Title:Glyco-Engineering of Human IgG-Fc to Modulate Biologic Activities
Volume: 17
Issue: 15
Author(s): Roy Jefferis
Affiliation:
Keywords:
Antibody therapeutics, cost-of-treatment, effector functions, function, glycosylation, human IgG structure, IgG
subclasses, recombinant antibodies, solubility, stability.
Abstract: Advances in genetic and protein engineering and the ability to maintain proliferating mammalian
cells in vitro, has allowed reverse engineering of antibodies, i.e. generation of antibodies having
specificity for self-antigens. Thus, the lethal consequence of horror autotoxicus, anti-self-responses as
envisaged by Paul Ehrlich (1854-1915), has been turned to advantage for treatment of multiple disease
states. In order to reap these benefits, it is essential that, in addition to target specificity, the antibody is
customised to deliver appropriate downstream biologic effector activities. Genetic engineering allows
the development of any chosen isotype; however, The IgG class predominates in human serum and the
majority of monoclonal antibody (mAb) therapeutics are based on the IgG format. This review focuses
on the structure and function of the four human IgG isotypes (subclasses) and the biologic functions that
their immune complexes activate through interactions with cellular Fc receptors (FcγR & FcRn) and/or
the C1q component of complement.

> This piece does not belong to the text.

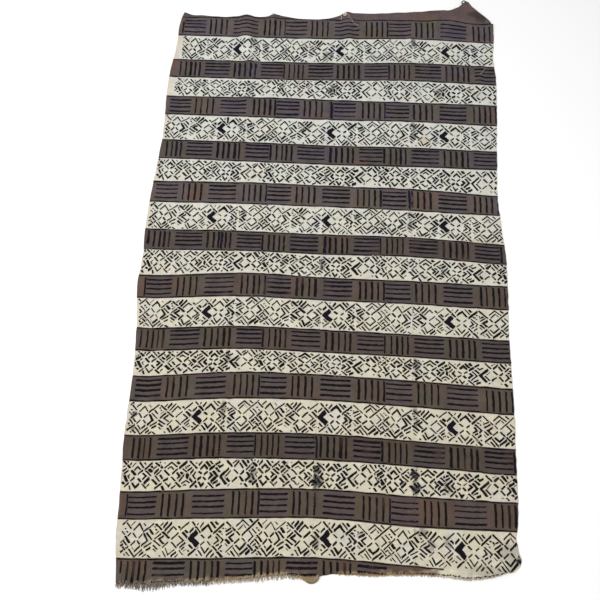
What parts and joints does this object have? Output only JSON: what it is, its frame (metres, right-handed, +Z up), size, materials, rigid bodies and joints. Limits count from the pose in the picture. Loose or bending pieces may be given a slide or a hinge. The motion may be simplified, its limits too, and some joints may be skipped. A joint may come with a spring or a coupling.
{
  "type": "mud cloth",
  "caption": "Handwoven cotton cloth of strips sewn edge to edge, laid flat, with low folds, a turned upper hem and a frayed lower end.",
  "frame": {"origin": "middle of the cloth on the surface that it lies on", "axes": "+Y along the cloth to its hemmed end, +X across it to the right, +Z up through its face"},
  "size_m": [1.0507, 1.7961, 0.0119],
  "materials": {
    "woven_cotton": "matt handwoven cotton, dyed brown and cream in bands",
    "loose_warp": "matt loose cotton yarn"
  },
  "bodies": {
    "root": {"strip_1": "woven_cotton", "strip_2": "woven_cotton", "strip_3": "woven_cotton", "strip_4": "woven_cotton", "fray_1": "loose_warp", "fray_2": "loose_warp"}
  },
  "joints": []
}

The long catabolic half-life (~21 days) of IgG contributes to its efficacy
as a therapeutic. Each human IgG subclass exhibits a unique profile of biologic activities that are
dependent on the glycoform profile of the IgG-Fc. Our current understanding of IgG structure/function
relationships allows protein and glycosylation engineering of the IgG-Fc to enhance or eliminate biologic
activities and the generation of therapeutics optimal for a given disease indication.